Estos tipos son, en general, psicópatas. Cierto que hay buenas y sanas personas entre ellos, que cumplen funciones incluso desde cierto idealismo que aún les queda. Pero no ven, o no quieren ver, que son protagonistas inconscientes, por ende involuntarios, de una democracia que está siendo velozmente mutilada. No es la de 1983, la de Alfonsín; ni siquiera es la de Menem. Ni mucho menos la de Néstor y Cristina, que con todas sus contradicciones, equívocos, superficialidades, incompletitudes, necedades y metidas de pata fue, por lejos, el punto más alto que alcanzó la democracia en la Argentina de las últimas décadas.
El retroceso ahora es feroz. Total. Y por eso mismo el enfrentamiento debe ser total en los principios, la letra y el espíritu. No se les debe dar tregua ni caben medias tintas en el combate de las ideas. Estos tipos son hoy enemigos de la Patria por colonizados y corruptos, pero también por insensibles y por cínicos. Es decir, porque en general son un gobierno de psicópatas.
El psicópata suele ser el más encantador de los mentirosos. Sabe mentir mirando a los ojos y es capaz de llorar, bailar, cantar y encantar mimetizándose con los sentimientos de sus víctimas –personas a las que debería cuidar en lugar de dañar– para manipularlas. Y eso se debe al concentrado e irrefrenable egoísmo del psicópata, maestro en el arte de fingir generosidad. Por eso el psicópata es tan peligroso: porque jamás se exhibe como tal, siéndolo. La culpa no forma parte de su repertorio y es así como puede pasar del encanto a la violencia.

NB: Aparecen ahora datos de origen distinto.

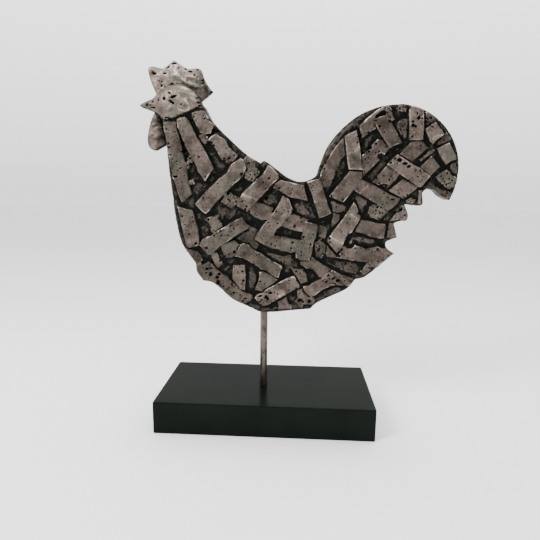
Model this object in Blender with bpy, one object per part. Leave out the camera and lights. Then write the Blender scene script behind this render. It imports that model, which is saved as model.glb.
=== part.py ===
"""Rooster figurine: one flat casting of crossed strips on a round rod in a rectangular block.

Metres, +Z up. The origin is the middle of the block's underside, +X runs towards the tail
and the front of the figure faces -Y. The figure is drawn in drawing units, one millimetre
each at FIGURE_HEIGHT. place() turns a point of the drawing into a point of the casting, whose
own origin is where the rod's axis meets its lowest level.
"""

from math import atan2, ceil, copysign, cos, pi, radians, sin

import bmesh
import bpy
from mathutils import Matrix, Vector

# Block
BASE_LENGTH = 0.220
BASE_DEPTH = 0.110
BASE_HEIGHT = 0.033
BASE_EDGE = 0.0008

# Rod
ROD_DIAMETER = 0.008
ROD_SHOWING = 0.082
ROD_IN_BASE = 0.024
ROD_IN_FIGURE = 0.030
ROD_X = -0.0035
ROD_SIDES = 24
FIT_GAP = 0.0003

# Figure
FIGURE_HEIGHT = 0.250
SLAB_THICKNESS = 0.020
SLAB_ROUNDING = 0.0045
COMB_THICKNESS = 0.0095
COMB_ROUNDING = 0.0032
WATTLE_THICKNESS = 0.012
WATTLE_ROUNDING = 0.0045
HEAD_THICKNESS = 0.030
BEAK_THICKNESS = 0.013
STRIP_ROOT = 0.005
STRIP_BEVEL = 0.0006
STRIP_FROM_EDGE = 0.0007
STRIP_STAGGER = 0.00001
CORNER_SHARE = 0.2
FRONT_RELIEF = (0.0019, 0.0029, 0.0040)
BACK_RELIEF = (0.0, 0.0016, 0.0026)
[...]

Todo profesional de la psicología sabe, además, que si hay algo difícil con los psicópatas es probar que lo son, debido justamente a su capacidad de seducción y sus habilidades de convencimiento. Por eso ahora hay estudios en el mundo que muestran que los psicópatas son mucho más comunes en la política, los negocios y el mundo empresarial que lo que solía creerse.
En estos tiempos argentinos de degradación institucional, dictadura mediática y gigantesco retroceso social (la educación, la salud, las jubilaciones, el trabajo y la verdad son las principales víctimas) parece aconsejable ser cada vez más directos y combativos con ellos. Si la política queda en manos de personas como los Sres. Massa o Stolbizer, Urtubey o Lousteau, Bossio o Picheto, y las decisiones las toman funcionarios como Peña Braun, Frigerio, Caputo, Triaca o Aranguren, todos ellos y muchos más mentores de un mentiroso serial de poco seso y cero transparencia, y a su vez todos protegidos por un mafioso sistema de antijusticia y otro de periodismo igualmente psicopático, es necio pretender y esperar diálogos y elegancias que sólo conducirán a esta nación al cadalso.

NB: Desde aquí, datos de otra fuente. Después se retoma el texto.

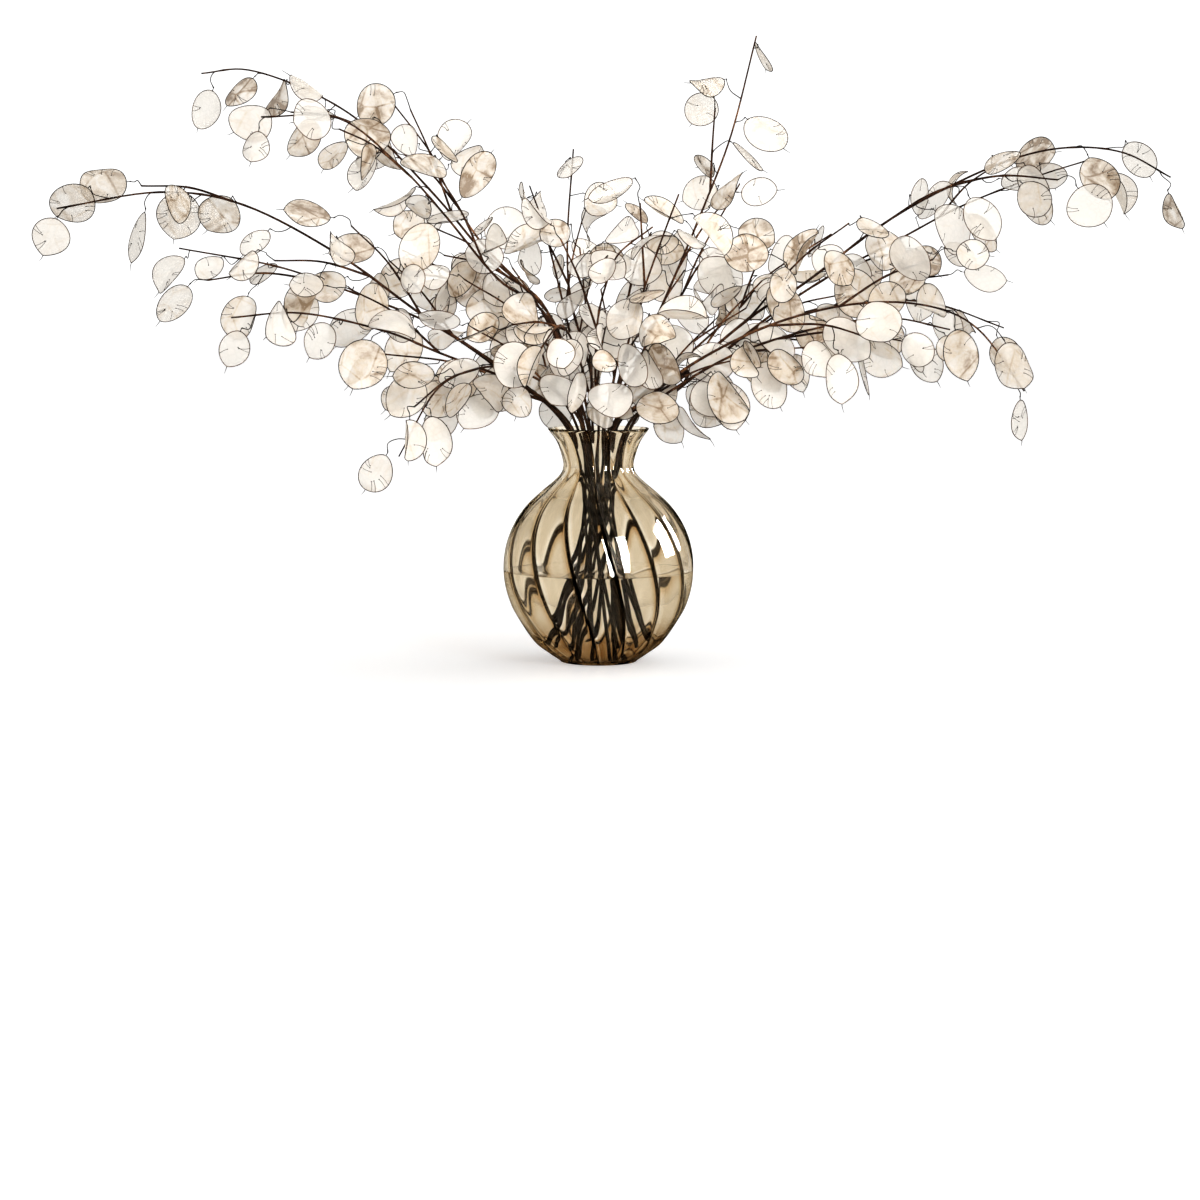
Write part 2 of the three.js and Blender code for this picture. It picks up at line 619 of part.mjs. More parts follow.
// How much the ribs show at a height on the outside, from 0 to 1.
function ribStrength(height) {
  const fromFoot = THREE.MathUtils.smoothstep(height, ...FOOT_FADE);
  const towardsRim = THREE.MathUtils.smoothstep(height, ...RIM_FADE);
  return fromFoot * mix(1, RIM_RIB_SHARE, towardsRim);
}

// Radius and height from the middle of the glass floor, over the rim and down to the foot's middle.
function vaseProfile() {
  const neck = NECK_PROFILE.map(([radius, height]) => [radius - NECK_WALL, height]);
  const inside = [...insideProfile(0), ...neck, [RIM_RADIUS - LIP, VASE_HEIGHT - LIP_DROP]];
  return { points: [...inside, ...outsideProfile().reverse()], insideCount: inside.length };
}

// Outside, the lathe's points are moved in at the grooves and then turned with the swirl.
function vaseGeometry() {
  const { points, insideCount } = vaseProfile();
  const geometry = new THREE.LatheGeometry(toVectors(points), GLASS_SIDES);
  geometry.index.array.reverse(); // the profile runs downwards outside, so the faces point inwards
  geometry.rotateX(Math.PI / 2);
  const position = geometry.getAttribute("position");
  for (let i = 0; i < position.count; i++) {
    const radius = Math.hypot(position.getX(i), position.getY(i));
    const isInside = i % points.length < insideCount;
    if (isInside || radius === 0) continue;
    const height = position.getZ(i);
    const turn = Math.atan2(position.getY(i), position.getX(i));
    const groove = 1 - Math.abs(Math.sin((RIBS * turn) / 2));
    const shaped = radius - RIB_DEPTH * groove * ribStrength(height);
    const turned = turn + radians(SWIRL) * (1 - height / VASE_HEIGHT);
    position.setX(i, shaped * Math.cos(turned));
    position.setY(i, shaped * Math.sin(turned));
  }
  return geometry;
}

// ---------------------------------------------------------------- water
const HOLE_CLEARANCE = 0.3;
const HOLE_BELOW_FOOT = 8; // how far a hole runs on under the stem, out of the water

// The water's body, with a plain hole for each stem.
function waterSolid(stems) {
  const sides = insideProfile(SEAT_GAP);
  const profile = sides.filter(([, height]) => height < WATER_LEVEL);
  const edge = along(sides, 1, WATER_LEVEL) - SEAT_GAP;
  profile.push([edge, WATER_LEVEL], [0, WATER_LEVEL]);
  const body = new THREE.LatheGeometry(toVectors(profile), GLASS_SIDES).rotateX(Math.PI / 2);
  const holeRadius = STEM_FOOT_RADIUS + HOLE_CLEARANCE / Math.cos(Math.PI / STEM_SIDES);
  let solid = solidOf(body);
  for (const stem of stems) {
    const [foot, top] = stem.axis.points;
    const below = foot.clone().addScaledVector(top.clone().sub(foot).normalize(), -HOLE_BELOW_FOOT);
    solid = solid.subtract(solidOf(rod([below, top], [holeRadius, holeRadius], STEM_SIDES)));
  }
  return solid;
}

// ---------------------------------------------------------------- the part
const glass = () => new THREE.MeshStandardMaterial({
  color: 0xa58d62, roughness: 0.05, metalness: 0, transparent: true, opacity: 0.45 });
const clearWater = () => new THREE.MeshStandardMaterial({
  color: 0xe8e2d2, roughness: 0.05, metalness: 0, transparent: true, opacity: 0.3 });
const driedPod = () => new THREE.MeshStandardMaterial({ color: 0xd9cfc0, roughness: 0.7, metalness: 0 });

const part = new THREE.Group();
function addPiece(name, geometry, material) {
  const mesh = new THREE.Mesh(geometry, material);
  mesh.name = name;
  part.add(mesh);
}

const stems = growBunch();
addPiece("vase", vaseGeometry(), glass());
addPiece("water", geometryOf(waterSolid(stems)), clearWater());
for (const stem of stems) addPiece(stem.name, geometryOf(stemSolid(stem)), driedPod());

export default part;
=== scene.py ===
"""Looks of dried honesty (Lunaria annua) in a ribbed glass vase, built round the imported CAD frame.

Every stem is grown again by the rule that the part's source has, so that each fork and pod stands
where its solid does, and gets its fine form here: bark, stalks, rims, beaks, seed threads and the
thin curved skins. Lengths are in millimetres until a mesh is made; the stage, the lamps, the
camera and the materials are in metres.
"""
import math
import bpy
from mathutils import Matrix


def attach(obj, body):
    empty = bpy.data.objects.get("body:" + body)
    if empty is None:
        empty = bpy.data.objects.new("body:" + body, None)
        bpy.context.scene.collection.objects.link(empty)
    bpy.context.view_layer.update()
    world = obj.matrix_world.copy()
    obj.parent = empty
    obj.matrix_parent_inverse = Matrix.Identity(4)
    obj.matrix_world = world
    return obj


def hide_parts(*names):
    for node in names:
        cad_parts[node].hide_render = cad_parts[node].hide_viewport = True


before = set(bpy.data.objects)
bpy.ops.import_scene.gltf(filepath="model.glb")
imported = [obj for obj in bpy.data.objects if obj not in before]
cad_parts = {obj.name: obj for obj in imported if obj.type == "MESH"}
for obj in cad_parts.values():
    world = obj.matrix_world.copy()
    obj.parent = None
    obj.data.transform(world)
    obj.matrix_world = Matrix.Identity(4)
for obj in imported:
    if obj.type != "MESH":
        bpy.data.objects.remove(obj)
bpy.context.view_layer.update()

from types import SimpleNamespace

import bmesh
import bpy
import numpy as np
from mathutils import Vector

MM = 0.001

# ---------- sizes of the part's source
RIBS = 14
SWIRL = 39  # degrees that the ribs turn from the rim down to the foot
BELLY_RADIUS = 96
BELLY_HEIGHT = 95
FOOT_RADIUS = 38.5
FOOT_PROFILE = [(40.3, 2.2), (50.5, 9), (65.5, 21)]
NECK_PROFILE = [(40.8, 186.7), (35.4, 197), (37.4, 209), (42.6, 223)]
RIM_RADIUS = 51
VASE_HEIGHT = 236
WALL = 4.8
NECK_WALL = 4.2
LIP = 3.4
LIP_DROP = 0.8
FLOOR_THICKNESS = 7
FLOOR_RADIUS = 30
FLOOR_DISH = 1
WATER_LEVEL = 92
SEAT_GAP = 0.3
FOOT_FADE = (1, 22)
RIM_FADE = (215, 235)
RIM_RIB_SHARE = 0.4
BELLY_BOTTOM = 61  # degrees up the belly where the foot ends
BELLY_TOP = 141  # and where the neck starts
INSIDE_RINGS = (46, 74, 102, 128, 147)
FOOT_FACETS = 32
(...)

Es evidente hoy en el mundo que las democracias capitalistas seguirán nombrando cada vez más a CEOs como presidentes, ministros y otros cargos ejecutivos. Hombres en su mayoría, y también mujeres, que no tienen ideología y se ufanan de ello, y para quienes pueblos y países deben ser manejados como empresas. Es por eso que se fastidian tanto y son tan tenaces en el combate al papel rector del Estado y al salario mínimo, las paritarias, los subsidios sociales y a toda inversión (que llaman “gasto”) en educación, salud y previsión social.

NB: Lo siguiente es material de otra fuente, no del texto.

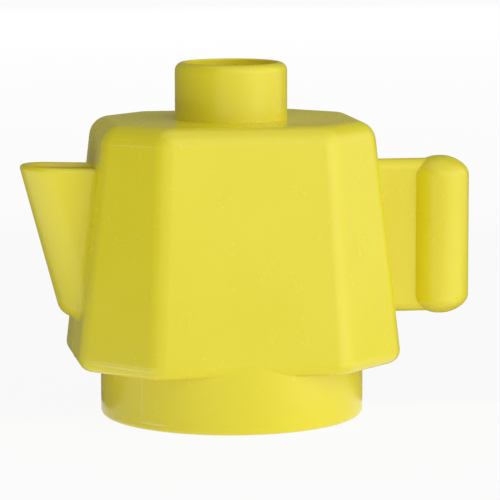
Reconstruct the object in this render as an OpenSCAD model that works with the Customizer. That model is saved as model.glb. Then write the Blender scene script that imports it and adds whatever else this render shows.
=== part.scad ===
// Toy teapot that stands on one stud of a 16 mm pitch plate and carries a hollow stud as its lid's knob.
// X runs from the spout (-X) to the handle (+X), Y from the front to the back, Z up.
// The origin is the middle of the foot, in the plane that the foot stands on.

/* [Belly] */
// Width across the spout and handle faces, where the rounding of the underside begins
belly_w = 26.7; // [25:0.1:29]
// Depth across the front and back faces at the same height, and the outer diameter of the foot
belly_d = 22; // [21:0.1:24]
// Leg of each corner face at the same height
belly_corner = 5.7; // [4.8:0.1:6.4]
// Height from the underside to the deck
belly_h = 20.2; // [18:0.1:24]
// Width across the spout and handle faces, where the rounding of the deck's edge begins
deck_w = 22.9; // [21.5:0.1:25]
// Depth across the front and back faces at the same height
deck_d = 18.96; // [18:0.02:20.5]
// Leg of each corner face at the same height
deck_corner = 4.55; // [3.8:0.05:5.2]
// Radius of the upright edges and of the deck's edge
edge_r = 1.72; // [1.2:0.02:2.2]
// Radius of the underside's edge
under_r = 1.08; // [0.6:0.02:1.5]
// Thickness of the deck, of the foot and of the thinnest wall of the shell
wall_t = 1.5; // [1.2:0.1:2]

/* [Foot] */
// Height of the foot under the belly
foot_h = 4.6; // [3.6:0.1:6]
// Radius of the foot's lower outer edge
foot_edge_r = 0.45; // [0.2:0.05:0.8]

/* [Studs] */
// Outer diameter of a stud
stud_d = 9.35; // [9.1:0.05:9.6]
// Height of the stud on the deck
stud_h = 4.7; // [4:0.1:5.5]
// Diameter of the bore in the stud on the deck
stud_bore_d = 7.65; // [6.5:0.05:7.8]
// Radius of the stud's upper outer edge
stud_rim_r = 0.7; // [0.3:0.05:0.75]
// Gap all round between the socket under the belly and a stud in it
grip_gap = 0.025; // [0.01:0.005:0.05]
// Wall of the tube that is the socket
tube_wall = 1.3; // [1:0.1:1.6]
// Radius of the tube's lower outer edge
tube_edge_r = 0.3; // [0.1:0.05:0.6]
// Number of ribs that hold the tube
rib_count = 4; // [3:1:6]
// Thickness of each rib
rib_t = 1.2; // [0.8:0.1:1.8]
// Height of the ribs' lower edges above the underside of the belly
rib_recess = 0.6; // [0.2:0.1:4]

/* [Spout] */
// Width from front to back
spout_w = 5.7; // [5:0.1:7]
// Height from the heel to the rim
spout_h = 12.6; // [11:0.1:14]
// Drop from the deck to the rim
spout_drop = 3.72; // [3:0.02:5]
// Reach of the rim's tip from the face of the belly
spout_reach = 6.1; // [5:0.1:7.5]
// Lean of the nose from the upright
spout_lean = 14.9; // [10:0.1:18]
// Fall of the rim from its tip to the face of the belly
rim_fall = 0.2; // [0:0.05:0.5]
// Wall round the mouth
spout_wall = 0.9; // [0.7:0.1:1.2]
// Depth of the mouth
mouth_depth = 5; // [3:0.1:6]
// Radius of the rim's outer edge
lip_r = 0.4; // [0.2:0.05:0.6]
// Radius of the heel's edge
heel_r = 0.6; // [0.3:0.05:1]

/* [Handle] */
// Height of the handle's middle above the underside of the belly
handle_rise = 10.05; // [9:0.05:11]
// Distance from the face of the belly to the grip's axis
handle_reach = 5.7; // [5:0.1:7]
// Thickness of the web
web_t = 2.4; // [1.8:0.1:3.2]
// Height of the web
web_h = 13; // [11.5:0.1:13.2]
// Diameter of the grip
grip_d = 4.64; // [4:0.02:5.2]
// Height of the grip
grip_h = 13.4; // [12.6:0.1:15]
// Height of each domed end of the grip
grip_dome = 1.76; // [1:0.02:1.9]

/* [Hidden] */
$fn = 96;
// Sides of the round shapes that a hull joins
hull_sides = 48;
// Overrun of every cut
over = 0.5;
// Gap between a piece and the flat face of the belly that it is seated on
seat_gap = 0.02;
abs_yellow = [0.91, 0.86, 0.33];

// Heights above the plane that the foot stands on
belly_z = foot_h;
deck_z = belly_z + belly_h;
ceiling_z = deck_z - wall_t;
// Heights at which the belly's and the deck's widths are measured
wide_z = belly_z + under_r;
narrow_z = deck_z - edge_r;

foot_r = belly_d / 2;
// Radius at height z of the mould's core, which is narrower towards the deck so that it can leave
function core_r(z) = foot_r - wall_t - (belly_d - deck_d) / 2 * z / ceiling_z;

stud_r = stud_d / 2;
socket_r = stud_r + grip_gap;
tube_r = socket_r + tube_wall;
rib_z = belly_z + rib_recess;
// Share of the underside's rounding that the foot climbs, to meet it where the two run flush
foot_climb_share = 0.8;

// Distance of the spout face and of the handle face from the middle plane at height z
function side_x(z) = (belly_w + (deck_w - belly_w) * (z - wide_z) / (narrow_z - wide_z)) / 2;

spout_r = spout_w / 2;
rim_z = deck_z - spout_drop;
heel_z = rim_z - spout_h;
tip_x = side_x(rim_z) + spout_reach;
// Distance of the nose from the middle plane at height z
function nose_x(z) = tip_x - (rim_z - z) * tan(spout_lean);

handle_z = belly_z + handle_rise;
grip_x = side_x(handle_z) + handle_reach;
grip_r = grip_d / 2;
// Radius of the ball that each domed end is cut from
dome_r = (grip_r * grip_r + grip_dome * grip_dome) / (2 * grip_dome);

// Corners of an eight-sided outline of width w, depth d and corner leg c, moved inward by r
function inset_octagon(w, d, c, r) =
    let (a = w / 2 - r, b = d / 2 - r, k = r * (sqrt(2) - 1), p = d / 2 - c - k, q = w / 2 - c - k)
    [[a, -p], [a, p], [q, b], [-q, b], [-a, p], [-a, -p], [-q, -b], [q, -b]];

// Round disc of radius r whose edge is rounded with radius fillet, about its middle plane
module soft_disc(r, fillet) {
    rotate_extrude($fn = hull_sides)
        intersection() {
            translate([r - fillet, 0]) circle(fillet, $fn = hull_sides);
            translate([0, -fillet]) square([r, 2 * fillet]);
        }
}

// Disc from 0 up to h whose upper edge is rounded with radius rim_r
module rim_disc(r, h, rim_r) {
    rotate_extrude() {
        square([r, h - rim_r]);
        square([r - rim_r, h]);
        translate([r - rim_r, h - rim_r]) circle(rim_r);
    }
}

// Tube of the same outside with a bore of radius inner_r
module rim_tube(r, inner_r, h, rim_r) {
    difference() {
        rim_disc(r, h, rim_r);
        translate([0, 0, -over]) cylinder(h = h + 2 * over, r = inner_r);
    }
}

// The belly as one solid, without its hollow
module belly_form() {
    hull() {
        for (p = inset_octagon(deck_w, deck_d, deck_corner, edge_r))
            translate([p[0], p[1], narrow_z]) soft_disc(edge_r, edge_r);
        for (p = inset_octagon(belly_w, belly_d, belly_corner, edge_r))
            translate([p[0], p[1], wide_z]) soft_disc(edge_r, under_r);
    }
}

// The hollow that the mould's core leaves in the foot and the belly
module core() {
    translate([0, 0, -over]) cylinder(h = ceiling_z + over, r1 = core_r(-over), r2 = core_r(ceiling_z));
}

// A block that fills the belly out to its spout face and its handle face, and past them by the seat's gap
module between_faces() {
    low_x = side_x(belly_z) + seat_gap;
    high_x = side_x(deck_z) + seat_gap;
    rotate([90, 0, 0])
        linear_extrude(belly_d, center = true)
            polygon([[-low_x, belly_z], [low_x, belly_z], [high_x, deck_z], [-high_x, deck_z]]);
}

module body_shell() {
    color(abs_yellow)
        difference() {
            belly_form();
            core();
        }
}

module top_stud() {
    color(abs_yellow) translate([0, 0, deck_z]) rim_tube(stud_r, stud_bore_d / 2, stud_h, stud_rim_r);
}

module foot_ring() {
    foot_top_z = belly_z + under_r * foot_climb_share;
    color(abs_yellow)
        difference() {
            translate([0, 0, foot_top_z]) mirror([0, 0, 1]) rim_disc(foot_r, foot_top_z, foot_edge_r);
            core();
            belly_form();
        }
}

module socket_tube() {
    color(abs_yellow)
        translate([0, 0, ceiling_z]) mirror([0, 0, 1]) rim_tube(tube_r, socket_r, ceiling_z, tube_edge_r);
}

module socket_ribs() {
    color(abs_yellow)
        difference() {
            intersection() {
                for (i = [0:rib_count - 1])
                    rotate([0, 0, 45 + i * 360 / rib_count])
                        translate([0, -rib_t / 2, rib_z]) cube([foot_r, rib_t, ceiling_z - rib_z]);
                core();
            }
            translate([0, 0, rib_z - over]) cylinder(h = ceiling_z - rib_z + 2 * over, r = tube_r);
        }
}

// Leaning wedge with a round nose that runs into the belly
module spout_form() {
    hull() {
        translate([-(nose_x(rim_z - lip_r) - spout_r), 0, rim_z - lip_r]) soft_disc(spout_r, lip_r);
        translate([-(side_x(rim_z) - spout_r), 0, rim_z - rim_fall - lip_r]) soft_disc(spout_r, lip_r);
        translate([-(nose_x(heel_z + heel_r) - spout_r), 0, heel_z + heel_r]) soft_disc(spout_r, heel_r);
    }
}

// The mouth, parallel to the spout's outside
module spout_mouth() {
    mouth_r = spout_r - spout_wall;
    floor_z = rim_z - mouth_depth;
    hull()
        for (z = [floor_z, rim_z])
            for (x = [nose_x(z) - spout_r, side_x(z) - spout_r])
                translate([-x, 0, z]) cylinder(h = over, r = mouth_r, $fn = hull_sides);
}

module spout() {
    color(abs_yellow)
        difference() {
            spout_form();
            spout_mouth();
            between_faces();
        }
}

// Round bar with a shallow dome at each end, each a cap of a ball that is wider than the bar
module grip_form() {
    ball_z = grip_h / 2 - dome_r;
    translate([grip_x, 0, handle_z])
        rotate_extrude()
            intersection() {
                translate([0, -grip_h / 2 - over]) square([grip_r, grip_h + 2 * over]);
                union() {
                    square([2 * dome_r, 2 * ball_z], center = true);
                    for (s = [-1, 1]) translate([0, s * ball_z]) circle(dome_r);
                }
            }
}

module handle_web() {
    start_x = side_x(deck_z);
    color(abs_yellow)
        difference() {
            translate([start_x, 0, handle_z])
                rotate([90, 0, 90])
                    linear_extrude(grip_x - start_x) {
                        square([web_t, web_h - web_t], center = true);
                        for (s = [-1, 1]) translate([0, s * (web_h - web_t) / 2]) circle(web_t / 2);
                    }
            between_faces();
            grip_form();
        }
}

module handle_grip() {
    color(abs_yellow) grip_form();
}

body_shell();
top_stud();
foot_ring();
socket_tube();
socket_ribs();
spout();
handle_web();
handle_grip();
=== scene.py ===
"""Toy teapot: the looks of one yellow moulding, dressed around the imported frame.

Meshes are shaped in millimetres and brought to metres when they are finished. X runs from the spout to
the handle, Y from the front to the back and Z up, with the origin in the middle of the foot, as in the
part's source.
"""

import logging
import math
from collections.abc import Callable, Iterable, Sequence
from dataclasses import dataclass
from enum import Enum
from typing import ClassVar

import bmesh
import bpy
from bmesh.types import BMEdge, BMFace, BMVert
from bpy.types import Material, Object, World
from mathutils import Matrix, Vector

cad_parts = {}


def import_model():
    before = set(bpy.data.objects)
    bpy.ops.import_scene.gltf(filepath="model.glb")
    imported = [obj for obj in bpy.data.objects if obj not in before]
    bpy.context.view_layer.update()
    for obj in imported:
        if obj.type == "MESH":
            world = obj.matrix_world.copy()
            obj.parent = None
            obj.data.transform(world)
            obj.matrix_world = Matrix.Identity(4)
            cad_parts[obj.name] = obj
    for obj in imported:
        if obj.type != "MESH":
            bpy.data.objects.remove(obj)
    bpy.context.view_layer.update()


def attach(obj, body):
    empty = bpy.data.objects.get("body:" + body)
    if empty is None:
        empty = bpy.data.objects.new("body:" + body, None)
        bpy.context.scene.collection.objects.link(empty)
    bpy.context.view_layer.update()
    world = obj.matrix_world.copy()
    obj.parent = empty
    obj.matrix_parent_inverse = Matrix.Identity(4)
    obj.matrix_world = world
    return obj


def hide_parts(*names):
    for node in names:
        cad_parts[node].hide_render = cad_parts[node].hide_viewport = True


LOG = logging.getLogger("teapot")
MM = 0.001
FULL_TURN = 2 * math.pi
# In millimetres: how near corners are merged, how short an edge is a sliver, how near counts as touching
MERGED = 2e-4
SLIVER = 1e-6
TOUCHING = 1e-4
WHITE = (1.0, 1.0, 1.0, 1.0)

Pair = tuple[float, float]
Triple = tuple[float, float, float]


class Side(Enum):
    """The two leaning faces of the belly that carry something."""

    SPOUT = -1
    HANDLE = 1


class Rounded(Enum):
    """What a rounding runs along."""

    EDGES = "EDGES"
    CORNERS = "VERTICES"


class Kept(Enum):
    """What stays of a piece that a plane cuts."""

    BOTH = "both sides"
    INNER = "the side that the normal points away from, closed along the cut"
    OUTER = "the side that the normal points to, left open"


@dataclass(frozen=True)
class Corner:
    """One corner of a profile that is turned on the lathe.

    Args:
        radius: distance from the axis.
        height: height along the axis.
        rounding: length that the rounding takes from each edge, or 0 for a sharp corner.
        segments: number of steps in the rounding.
    """

    radius: float
    height: float
    rounding: float = 0.0
    segments: int = 1


@dataclass(frozen=True)
class Flare:
    """The small arc in which a piece widens where it meets the belly.

    Args:
        radius: radius of the arc.
        cut: how much of the arc is left out, so that it meets the face at an angle.
        steps: number of steps in the arc.
        facing: how far a corner's normal has to turn to the side for the corner to be pushed, from 0 to 1.
    """

    radius: float
    cut: float
    steps: int
    facing: float = 0.5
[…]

Estos políticos contemporáneos son personas esencialmente desalmadas, en cuyas empresas jamás importaron ni interesan los daños que causan –empezando por los ambientales– ni se conmueven por lo que cualquier persona sana considera valores, por ejemplo la decencia, la igualdad social o la memoria colectiva. Gobernar, para ellos, es puro ingenio para infringir la ley y encontrar atajos que conduzcan a altos resultados econométricos, dejándoles de paso pingües ganancias casi siempre inmorales. Que a lo sumo disimulan con el ropaje de la “responsabilidad social empresaria”. No ven, ni aceptan ni les importa, el hecho elemental de la política: que gobernar pueblos como si fueran empresas es una contradicción en sí misma que, ineludiblemente, conduce a la desigualdad y por eso es éticamente insostenible.
Así, un poco psicópatas y otro poco simples cínicos, son un enemigo que desafía nuestra inteligencia y ante el cual urge reaccionar para enfrentarlos con la firmeza que se merecen hasta echarlos a votos no electrónicos, como es perfectamente posible.